The Elizabeth City Police Department, which was not involved in the law enforcement operation that killed Brown, warned of road closures Tuesday to prepare for expected "peaceful protests." Police said traffic may be redirected "around citizens exercising their constitutional right to a peaceful protest." Protesters later marched through the city and blocked intersections. Traffic was redirected from Camden Causeway Bridge.

Though both attorneys for the Brown family and Democratic Gov. Roy Cooper called for a special prosecutor to take over the case, Womble said he was confident that he looked into the State Bureau of Investigation's findings in an unbiased manner before deciding not to charge the deputies.

"I'm elected by the people of the 1st Judicial District to do exactly this job. A special prosecutor or outside counsel is not accountable to the people of this judicial district. I am," Womble said. "I want the community to completely understand that the right to protest is certainly important. The need for information is important. The transparency aspect, accountability of my office. But in these particular cases I am basing the decision on the facts, the evidence and the law. And nothing else."

 After Womble made his announcement in Brown’s case, Cooper said public confidence "would have been better served with a special prosecutor and by quickly making public the incident footage."

"Federal officials should continue to thoroughly investigate the shooting of Andrew Brown Jr. in Elizabeth City," Cooper said in a statement Tuesday evening. "Our state should pass specific laws to increase transparency, confidence and accountability in the justice system."
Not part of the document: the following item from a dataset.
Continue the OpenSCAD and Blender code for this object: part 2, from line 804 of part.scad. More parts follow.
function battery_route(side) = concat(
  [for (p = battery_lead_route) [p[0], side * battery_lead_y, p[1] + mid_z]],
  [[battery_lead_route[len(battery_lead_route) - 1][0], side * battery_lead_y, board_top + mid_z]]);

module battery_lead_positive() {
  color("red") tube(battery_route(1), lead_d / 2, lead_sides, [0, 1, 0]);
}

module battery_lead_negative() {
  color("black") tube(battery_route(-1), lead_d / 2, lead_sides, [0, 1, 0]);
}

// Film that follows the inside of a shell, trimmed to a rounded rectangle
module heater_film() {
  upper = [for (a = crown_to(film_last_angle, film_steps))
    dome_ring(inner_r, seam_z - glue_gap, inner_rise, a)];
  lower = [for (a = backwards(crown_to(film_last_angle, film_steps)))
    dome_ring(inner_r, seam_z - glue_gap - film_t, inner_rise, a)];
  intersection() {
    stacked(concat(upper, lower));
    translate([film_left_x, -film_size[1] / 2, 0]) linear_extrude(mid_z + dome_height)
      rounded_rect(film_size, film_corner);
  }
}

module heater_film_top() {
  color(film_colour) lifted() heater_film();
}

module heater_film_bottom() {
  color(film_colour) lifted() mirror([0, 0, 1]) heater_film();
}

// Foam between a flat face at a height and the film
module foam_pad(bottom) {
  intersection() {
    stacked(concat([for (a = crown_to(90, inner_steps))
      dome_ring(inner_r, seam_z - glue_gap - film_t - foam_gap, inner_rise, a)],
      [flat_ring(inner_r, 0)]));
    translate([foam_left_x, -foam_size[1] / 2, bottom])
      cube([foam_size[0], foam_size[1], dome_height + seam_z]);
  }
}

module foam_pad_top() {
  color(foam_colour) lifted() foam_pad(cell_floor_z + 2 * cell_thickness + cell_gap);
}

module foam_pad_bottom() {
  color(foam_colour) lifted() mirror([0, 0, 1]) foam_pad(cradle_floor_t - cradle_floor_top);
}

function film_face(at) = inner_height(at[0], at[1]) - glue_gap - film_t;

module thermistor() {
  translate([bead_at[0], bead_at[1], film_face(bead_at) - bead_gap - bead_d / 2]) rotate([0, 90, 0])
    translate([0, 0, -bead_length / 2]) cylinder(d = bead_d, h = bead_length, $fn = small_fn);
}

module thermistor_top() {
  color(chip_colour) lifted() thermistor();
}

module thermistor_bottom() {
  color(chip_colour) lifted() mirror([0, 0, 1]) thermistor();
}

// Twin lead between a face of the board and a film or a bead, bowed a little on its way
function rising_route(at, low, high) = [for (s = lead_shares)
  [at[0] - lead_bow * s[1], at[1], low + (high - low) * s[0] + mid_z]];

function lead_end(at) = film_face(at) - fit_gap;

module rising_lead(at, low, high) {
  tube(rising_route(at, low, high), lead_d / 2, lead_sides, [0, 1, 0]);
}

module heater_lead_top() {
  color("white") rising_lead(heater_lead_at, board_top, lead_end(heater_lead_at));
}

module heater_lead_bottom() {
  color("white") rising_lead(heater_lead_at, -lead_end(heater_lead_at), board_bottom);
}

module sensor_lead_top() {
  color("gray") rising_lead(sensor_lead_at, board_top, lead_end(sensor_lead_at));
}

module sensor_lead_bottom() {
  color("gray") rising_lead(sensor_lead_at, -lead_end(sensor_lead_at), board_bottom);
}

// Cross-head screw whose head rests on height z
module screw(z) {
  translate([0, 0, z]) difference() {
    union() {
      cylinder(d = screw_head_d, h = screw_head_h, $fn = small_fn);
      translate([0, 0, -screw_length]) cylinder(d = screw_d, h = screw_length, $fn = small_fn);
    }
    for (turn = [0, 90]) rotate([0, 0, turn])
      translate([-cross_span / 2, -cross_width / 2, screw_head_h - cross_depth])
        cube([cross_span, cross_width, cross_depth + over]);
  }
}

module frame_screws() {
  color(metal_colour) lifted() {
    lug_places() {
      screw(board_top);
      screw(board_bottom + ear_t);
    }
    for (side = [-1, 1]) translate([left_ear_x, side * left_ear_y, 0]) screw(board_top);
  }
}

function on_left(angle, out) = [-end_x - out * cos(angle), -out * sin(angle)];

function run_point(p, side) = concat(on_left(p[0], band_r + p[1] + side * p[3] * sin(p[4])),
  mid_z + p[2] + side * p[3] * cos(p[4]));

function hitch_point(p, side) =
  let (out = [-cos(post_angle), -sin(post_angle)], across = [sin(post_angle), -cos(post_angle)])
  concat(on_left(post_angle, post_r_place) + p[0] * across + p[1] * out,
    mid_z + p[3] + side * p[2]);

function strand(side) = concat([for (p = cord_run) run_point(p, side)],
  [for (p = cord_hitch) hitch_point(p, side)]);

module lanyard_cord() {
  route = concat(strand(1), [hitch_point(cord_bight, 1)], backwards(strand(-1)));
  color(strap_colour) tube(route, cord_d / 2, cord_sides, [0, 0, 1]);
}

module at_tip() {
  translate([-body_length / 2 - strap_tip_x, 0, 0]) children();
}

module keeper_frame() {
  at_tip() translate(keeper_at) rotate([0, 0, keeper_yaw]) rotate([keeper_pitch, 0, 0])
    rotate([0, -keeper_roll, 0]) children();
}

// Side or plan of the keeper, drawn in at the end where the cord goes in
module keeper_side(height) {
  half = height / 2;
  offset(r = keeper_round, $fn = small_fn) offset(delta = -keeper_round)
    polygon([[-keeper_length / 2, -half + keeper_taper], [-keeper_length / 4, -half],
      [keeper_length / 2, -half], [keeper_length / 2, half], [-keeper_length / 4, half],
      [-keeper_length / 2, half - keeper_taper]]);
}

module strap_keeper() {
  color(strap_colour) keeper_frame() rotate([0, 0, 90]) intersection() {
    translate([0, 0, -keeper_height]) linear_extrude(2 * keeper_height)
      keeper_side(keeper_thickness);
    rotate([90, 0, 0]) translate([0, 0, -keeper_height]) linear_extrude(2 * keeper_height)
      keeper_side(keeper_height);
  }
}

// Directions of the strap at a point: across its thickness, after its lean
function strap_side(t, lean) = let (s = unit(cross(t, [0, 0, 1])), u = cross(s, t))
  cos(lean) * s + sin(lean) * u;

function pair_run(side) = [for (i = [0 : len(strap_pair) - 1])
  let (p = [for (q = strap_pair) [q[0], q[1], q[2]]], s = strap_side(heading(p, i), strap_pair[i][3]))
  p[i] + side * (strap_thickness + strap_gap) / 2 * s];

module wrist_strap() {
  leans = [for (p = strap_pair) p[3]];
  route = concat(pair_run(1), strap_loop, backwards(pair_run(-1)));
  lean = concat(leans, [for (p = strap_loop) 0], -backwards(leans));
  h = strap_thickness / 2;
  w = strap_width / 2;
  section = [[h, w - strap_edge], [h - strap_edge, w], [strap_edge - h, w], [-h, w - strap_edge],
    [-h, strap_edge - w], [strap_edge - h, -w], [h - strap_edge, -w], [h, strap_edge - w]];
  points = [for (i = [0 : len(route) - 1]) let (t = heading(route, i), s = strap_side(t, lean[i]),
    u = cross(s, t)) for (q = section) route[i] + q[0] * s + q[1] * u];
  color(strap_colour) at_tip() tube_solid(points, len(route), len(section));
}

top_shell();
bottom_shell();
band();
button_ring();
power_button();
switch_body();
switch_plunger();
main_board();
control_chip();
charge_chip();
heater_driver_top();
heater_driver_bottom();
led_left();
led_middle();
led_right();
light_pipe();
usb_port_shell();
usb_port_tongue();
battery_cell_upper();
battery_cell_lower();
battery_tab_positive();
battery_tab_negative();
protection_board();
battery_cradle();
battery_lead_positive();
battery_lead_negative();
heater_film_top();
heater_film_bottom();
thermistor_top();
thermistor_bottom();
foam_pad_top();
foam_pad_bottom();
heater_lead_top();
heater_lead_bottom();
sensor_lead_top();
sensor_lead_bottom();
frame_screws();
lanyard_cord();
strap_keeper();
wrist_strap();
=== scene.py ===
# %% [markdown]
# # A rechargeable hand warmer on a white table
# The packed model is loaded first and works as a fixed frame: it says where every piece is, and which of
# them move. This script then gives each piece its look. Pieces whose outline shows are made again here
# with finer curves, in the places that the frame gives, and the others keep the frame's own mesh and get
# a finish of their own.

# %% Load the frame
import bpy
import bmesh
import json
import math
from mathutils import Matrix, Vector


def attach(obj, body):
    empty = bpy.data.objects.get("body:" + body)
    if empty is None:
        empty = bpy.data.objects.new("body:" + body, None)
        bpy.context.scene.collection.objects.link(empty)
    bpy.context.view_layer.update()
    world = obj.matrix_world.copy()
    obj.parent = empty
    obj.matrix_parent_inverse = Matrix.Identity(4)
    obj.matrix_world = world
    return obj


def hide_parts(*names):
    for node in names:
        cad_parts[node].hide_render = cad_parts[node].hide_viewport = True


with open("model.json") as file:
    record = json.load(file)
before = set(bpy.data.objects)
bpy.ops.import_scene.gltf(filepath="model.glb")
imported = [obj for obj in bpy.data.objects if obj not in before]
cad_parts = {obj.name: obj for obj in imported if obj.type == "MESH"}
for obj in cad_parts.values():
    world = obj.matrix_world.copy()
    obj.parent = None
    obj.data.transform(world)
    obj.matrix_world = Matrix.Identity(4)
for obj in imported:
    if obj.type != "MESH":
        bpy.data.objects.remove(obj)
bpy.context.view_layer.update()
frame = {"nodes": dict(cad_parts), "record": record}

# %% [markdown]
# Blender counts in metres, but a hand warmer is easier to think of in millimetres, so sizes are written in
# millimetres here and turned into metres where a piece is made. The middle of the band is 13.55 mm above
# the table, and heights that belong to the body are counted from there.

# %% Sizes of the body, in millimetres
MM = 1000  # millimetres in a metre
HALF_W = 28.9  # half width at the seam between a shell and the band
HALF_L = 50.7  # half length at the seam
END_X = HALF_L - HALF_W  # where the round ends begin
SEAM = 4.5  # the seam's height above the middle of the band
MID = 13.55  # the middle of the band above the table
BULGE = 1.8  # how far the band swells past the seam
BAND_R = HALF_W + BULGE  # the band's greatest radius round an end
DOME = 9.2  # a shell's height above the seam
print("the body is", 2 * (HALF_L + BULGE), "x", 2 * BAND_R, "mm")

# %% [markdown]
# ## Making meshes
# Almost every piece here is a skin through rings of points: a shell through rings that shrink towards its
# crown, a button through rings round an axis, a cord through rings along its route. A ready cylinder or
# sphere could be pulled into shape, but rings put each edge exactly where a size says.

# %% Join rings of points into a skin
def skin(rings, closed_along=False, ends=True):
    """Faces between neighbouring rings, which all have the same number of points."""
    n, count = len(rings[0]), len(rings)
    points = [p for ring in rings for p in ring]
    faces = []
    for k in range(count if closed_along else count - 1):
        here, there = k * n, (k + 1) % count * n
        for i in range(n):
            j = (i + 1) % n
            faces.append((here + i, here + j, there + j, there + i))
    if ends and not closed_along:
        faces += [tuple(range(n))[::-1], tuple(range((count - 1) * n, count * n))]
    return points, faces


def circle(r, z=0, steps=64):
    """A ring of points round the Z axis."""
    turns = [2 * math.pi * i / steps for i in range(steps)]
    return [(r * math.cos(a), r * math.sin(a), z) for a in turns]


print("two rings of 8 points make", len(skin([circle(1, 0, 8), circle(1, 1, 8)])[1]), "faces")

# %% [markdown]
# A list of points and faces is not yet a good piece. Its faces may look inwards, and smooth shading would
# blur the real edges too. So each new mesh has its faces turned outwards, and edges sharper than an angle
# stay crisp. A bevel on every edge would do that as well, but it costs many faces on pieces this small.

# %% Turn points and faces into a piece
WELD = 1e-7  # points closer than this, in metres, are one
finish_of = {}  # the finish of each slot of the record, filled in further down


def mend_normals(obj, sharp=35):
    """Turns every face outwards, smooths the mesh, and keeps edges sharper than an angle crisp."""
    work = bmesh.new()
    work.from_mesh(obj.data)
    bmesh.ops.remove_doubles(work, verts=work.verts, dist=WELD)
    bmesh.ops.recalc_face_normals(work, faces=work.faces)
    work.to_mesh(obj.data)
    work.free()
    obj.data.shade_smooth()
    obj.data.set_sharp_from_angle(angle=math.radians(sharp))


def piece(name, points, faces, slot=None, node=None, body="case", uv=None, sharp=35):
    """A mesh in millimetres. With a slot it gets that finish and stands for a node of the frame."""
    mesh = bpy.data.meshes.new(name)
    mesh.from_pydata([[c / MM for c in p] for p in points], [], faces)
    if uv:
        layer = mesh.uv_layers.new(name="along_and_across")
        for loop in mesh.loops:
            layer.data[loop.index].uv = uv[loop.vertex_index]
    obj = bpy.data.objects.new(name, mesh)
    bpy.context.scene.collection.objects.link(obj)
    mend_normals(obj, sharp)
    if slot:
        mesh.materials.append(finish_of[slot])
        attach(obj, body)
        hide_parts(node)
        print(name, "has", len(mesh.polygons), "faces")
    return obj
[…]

Separately, the FBI has launched a civil rights probe of the shooting.

Womble, in playing out the body camera videos at the press conference, explained that Brown had ignored commands from law enforcement and a deputy who had tried to open the driver's side door of Brown's vehicle wound up partly on the hood as Brown backed up.
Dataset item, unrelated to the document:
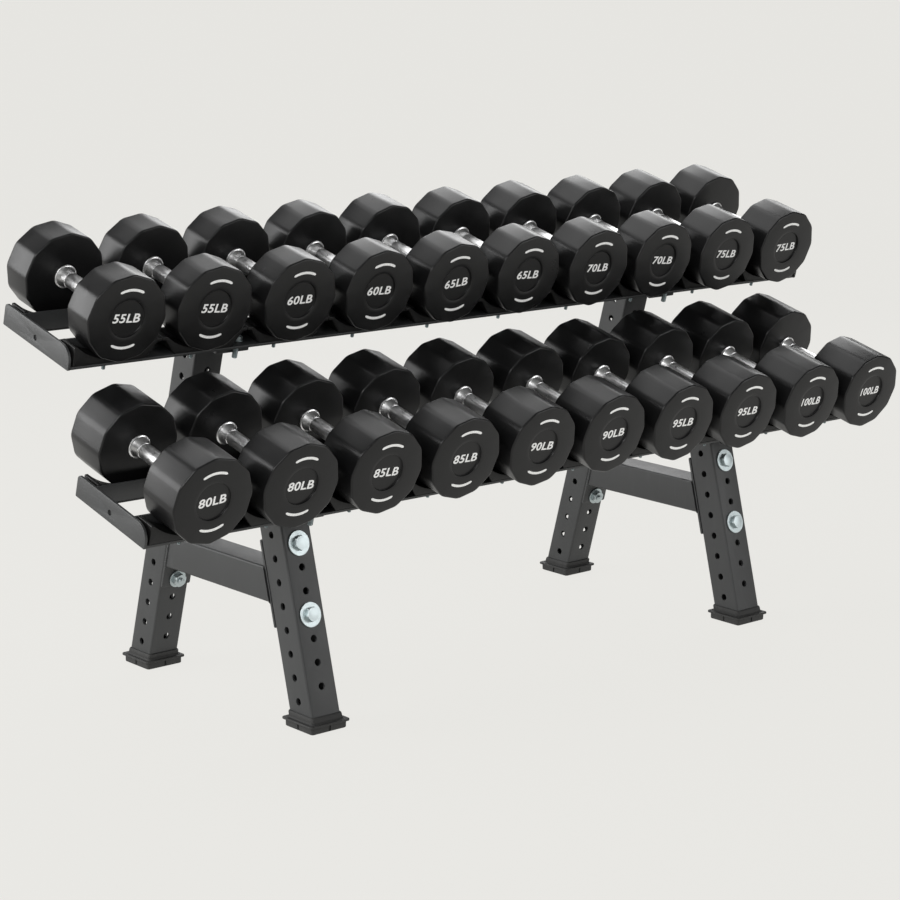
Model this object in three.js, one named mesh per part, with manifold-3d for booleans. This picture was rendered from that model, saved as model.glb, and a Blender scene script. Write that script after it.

The deputy then found himself directly in the car's path when Brown then drove forward and had to slam his hand on the hood to avoid being run over. That’s when Womble said a different deputy fired the first shot that entered the front windshield.

"The simple act of starting the car, in violation of an officer's command, makes the car a dangerous deadly weapon that can be used at that point and officers can shoot," Womble said. "Federal courts have held that 'The Constitution simply does not require police to gamble with their lives in the face of serious threat of harm.'"

Multiple shots were then fired in rapid succession by the deputies. One shot entered the passenger window, striking Brown in shoulder, and several more entered the rear passenger side door and window.

Womble said there is no evidence that the number of shots fired by the deputies was excessive "but even if there are an excessive number of shots fired, the question is whether the perceived threat has been neutralized for the safety of the law enforcement officers present."

Demonstrators march in Elizabeth City, N.C. Tuesday, May 18, 2021 after Pasquotank County District Attorney Andrew Womble announced he will not charge deputies in the April 21 fatal shooting of Andrew Brown Jr.  (Travis Long/The News & Observer via AP)

In response to Womble’s decision, Pasquotank County Sheriff Tommy S. Wooten, II said in a video statement that the three deputies involved will keep their jobs – but will be disciplined and retrained.

"While the district attorney decided that no criminal law was violated, this was a terrible and tragic outcome and we could do better," Wooten said. "Any person in any job makes decisions. In law enforcement, we have a high responsibility to everything we can to make the best decision."

In the aftermath of Brown’s death, Wooten had asked for outside investigators to assistant the sheriff office in their internal investigation into the shooting. The State Bureau of Investigation was also conducting an independent probe, by which Womble based his decision.

For the internal investigation, Wooten said four investigators from different counties were brought in and investigators from the sheriff’s office re-interviewed deputies involved. The sheriff also hired an independent use of force and tactical expert with more than 30 years of service, 1,000 operations under his belt and over 2,000 use of force reviews to review evidence in Brown’s shooting.

While his deputies did not break the law, Wooten noted areas where his office could do better: Two deputies did not turn on their body cameras while serving the search and arrest warrants on Brown. EMS was also supposed to be on standby near the scene – but Wooten said it would not have saved Brown’s life based on his injuries.

Going forward, the risk/threat assessment, which was discussed by deputies before executing the warrants in Brown’s case, must be standardized and put in writing every time in all future tactical operations, Wooten said. His deputies had more than 80 hours of SWAT specific training, but Wooten vowed to do better and bring in national experts to ensure his team has top notch training.

 Wooten said he and the county will ask the judge to allow for the public release the body camera footage. The sheriff also intends to release portions of his office’s investigation and the independent experts’ preliminary report as soon as he’s legally able.

Addressing the Brown family, Wooten said "this should not have happened this way at all."

"While the deputies did not break the law, we all wish things could have gone differently. Much differently," the sheriff said. "I continue to pray for them and hope they will find peace."